While it's easy to start with a focus on the CV OUT, this sequencer also has in interesting way of generating rhythms. Indeed, one might use this device purely as a gate pattern generator. In parallel with voltage settings, steps are also each equipped with a three-way switch. As steps are activated, the switch diverts a gate signal to the Upper or Lower Gate Bus (top & bottom positions), which might be activated by any of the active steps (the gate turns on if at least 1 activated step is assigned to that bus). Already, you have two complementary rhythms (which do often overlap). The third position could be called the "Middle Gate Bus" and that'd be a fine name for what's labeled the "NOR Gate Bus" - in actuality, the activation isn't passed through, but rather, NOR logic determines that if neither the Upper nor Lower Gate Bus are activated, then this one might as well be activated. There is a difference in functionality, for the best, and for practical purposes, you can see it as a third rhythm option which tends to be more sparse when the others are more active and vice versa. With a "why not more?" attitude, a fourth gate bus acts much like the other middle bus, but offers selectable logic (XOR/AND/NAND) and that selection can even be modulated, for great rhythmic variety. Further, a section of "Indexed Gate Outs" monitor individual steps (selectable via gray dials) for activation and can be a useful way to synchronize or trigger events.

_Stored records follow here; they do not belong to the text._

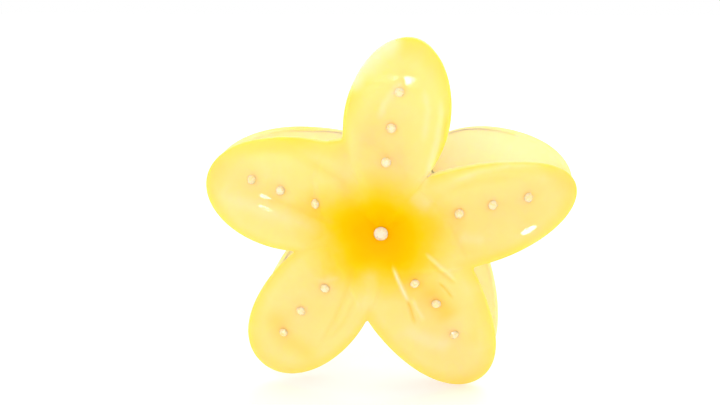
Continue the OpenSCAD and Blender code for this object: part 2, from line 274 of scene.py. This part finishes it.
class Flower:
    """One jaw's flower, in millimetres from its middle, seen from its own front."""

    def __init__(self, side, petals, folds):
        self.side = side
        self.petals = [Petal(*petal) for petal in petals]
        self.folds = folds

    def reach_at(self, angle):
        """The outline, with softened notches where the petals meet."""
        reaches = [petal.reach_at(angle) ** NOTCH_SHARPNESS for petal in self.petals]
        return sum(reaches) ** (1 / NOTCH_SHARPNESS)

    def tip_reach(self, angle):
        """The reach of the nearest petals' tips."""
        shares = [np.exp(-((turn(angle, petal.way) / PETAL_SPREAD) ** 2)) for petal in self.petals]
        reaches = [share * petal.reach for share, petal in zip(shares, self.petals)]
        return sum(reaches) / sum(shares)

    def depth(self, x, z, folded=True):
        """Distance of the outer face from the plane between the jaws."""
        r = np.hypot(x, z)
        angle = np.degrees(np.arctan2(z, x))
        claw = BOWL_DEPTH - (BOWL_DEPTH - TIP_GAP) * (r / self.tip_reach(angle)) ** BOWL_POWER
        thumb = BOWL_DEPTH + THUMB_LEAN * r - THUMB_CURL * np.maximum(0, r - THUMB_BEND) ** 2
        share = 1 - soft_step(*THUMB_BLEND, turn(angle, self.petals[0].way))
        face = claw * (1 - share) + thumb * share
        face = face - THROAT_SINK * np.exp(-((r / THROAT_WIDTH) ** 2))
        for petal in self.petals:
            face = face - DISH_DEPTH * petal.dish(x, z, petal is self.petals[0])
        margins = [petal.margin(x, z) for petal in self.petals]
        face = face + MARGIN_HEIGHT * np.maximum.reduce(margins)
        if folded:
            for line, height, width, _ in self.folds:
                face = face + height * fold(x, z, line, width)
        return face

    def painted_fold_light(self, x, z):
        """The painted light along the folds: painted highlight above 0, painted shade below 0."""
        return sum(tone * fold(x, z, line, width) for line, _, width, tone in self.folds)

    def polish(self, x, z):
        """How glossy the plastic is, from DULL to 1."""
        spots = [np.exp(-((((x - a) ** 2 + (z - b) ** 2) / r**2) ** 2)) for a, b, r in POLISHED]
        return DULL + (1 - DULL) * np.clip(sum(spots), 0, 1)

    def points(self, x, z, folded=True):
        return np.stack([x, -self.depth(x, z, folded), z], -1)

    def normals(self, x, z, folded=True):
        h = SLOPE_STEP
        slope_x = (self.depth(x + h, z, folded) - self.depth(x - h, z, folded)) / (2 * h)
        slope_z = (self.depth(x, z + h, folded) - self.depth(x, z - h, folded)) / (2 * h)
        normal = np.stack([-slope_x, -np.ones_like(slope_x), -slope_z], -1)
        return normal / np.linalg.norm(normal, axis=-1, keepdims=True)

    def placed(self, points):
        """Points of this flower in the row frame, in metres."""
        turned = points * ((1, 1, 1) if self.side == "front" else (-1, -1, 1))
        return turned * MM + np.array(MIDDLE)

    def place_matrix(self):
        half_turn = 0 if self.side == "front" else math.pi
        return Matrix.Translation(MIDDLE) @ Matrix.Rotation(half_turn, 4, "Z") @ Matrix.Scale(MM, 4)


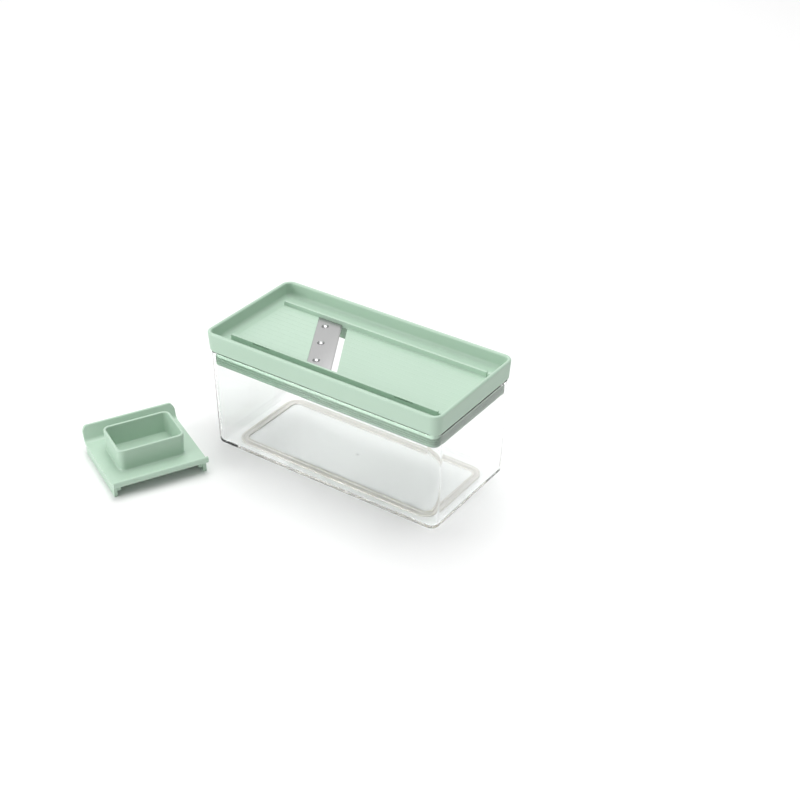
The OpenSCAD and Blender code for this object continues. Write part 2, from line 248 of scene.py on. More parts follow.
def prism(outline: Sequence[Point], low: float, high: float, soften: float = 0.0) -> bmesh.types.BMesh:
    """Stands a flat outline up between two heights.

    Args:
        outline: the outline seen from above.
        low: height of its foot.
        high: height of its top.
        soften: width of the bevel on all its edges.

    Returns:
        The closed prism.
    """
    bm = bmesh.new()
    face = bm.faces.new([bm.verts.new((x, y, low)) for x, y in outline])
    raised = bmesh.ops.extrude_face_region(bm, geom=[face])["geom"]
    lift = Vector((0, 0, high - low))
    bmesh.ops.translate(bm, verts=only(bmesh.types.BMVert, raised), vec=lift)
    weld(bm)
    if soften > 0:
        bevel(bm, bm.edges[:], soften)
    return bm


def beam(section: Sequence[Point], length: float) -> bmesh.types.BMesh:
    """Carries a closed section of Y and Z along X, centred, and closes its ends."""
    bm = bmesh.new()
    start = [bm.verts.new((-length / 2, y, z)) for y, z in section]
    face = bm.faces.new(start)
    made = bmesh.ops.extrude_face_region(bm, geom=[face])["geom"]
    bmesh.ops.translate(bm, verts=only(bmesh.types.BMVert, made), vec=Vector((length, 0, 0)))
    weld(bm)
    return bm


def bevel(bm: bmesh.types.BMesh, edges: Sequence, width: float, segments: int = 3) -> None:
    """Rounds edges of a mesh.

    Args:
        bm: the mesh.
        edges: the edges to round.
        width: how far the rounding reaches along the faces.
        segments: how many strips it has.
    """
    bmesh.ops.bevel(
        bm,
        geom=edges,
        offset=width,
        segments=segments,
        profile=0.5,
        affect="EDGES",
        clamp_overlap=True,
        material=-1,
    )


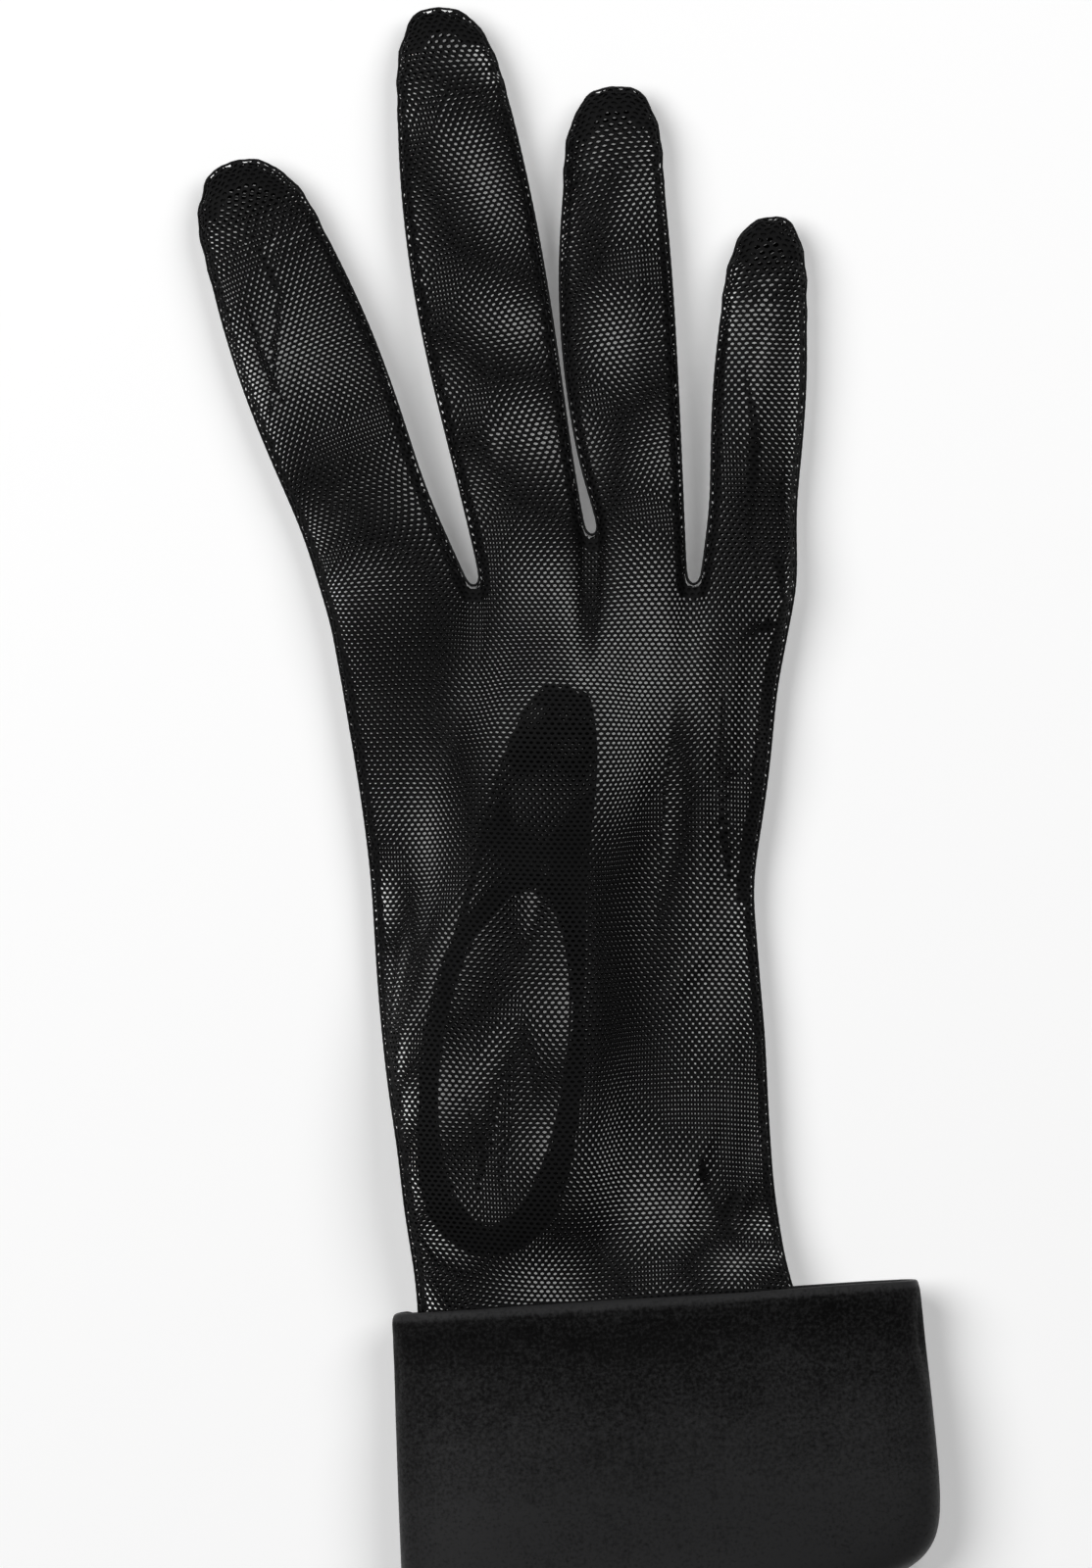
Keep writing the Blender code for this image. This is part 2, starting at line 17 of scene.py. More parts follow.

The MOD section has an input for modulating switches at the steps and another for modulating voltage values - attach a keyboard or another CV sequencer to set the knobs and switches for you. The silver dial lets you modulate one step at a time (advancing with clock pulses) at setting 0, or you can set it to a value of 1-16 to modulate one particular step. For the CV OUT, the ATTEN and BIAS dials (upper right) scale the voltage range and shift its baseline respectively. The "Alt Out" jack acts much like its neighbor, but outputs a summed voltage of all of the inactive steps.

You can start to see how one might connect as many as 3 or 4 oscillators to this, obtaining both pitch and rhythm. No reason it can't sequence a drum pattern at the same time too! There's more to discover, which hasn't been mentioned here, but the nice part is that you don't need to understand even half of the controls to start getting fun results. Its a great sequencer for producing music which you both feel responsible for making and surprised to be hearing.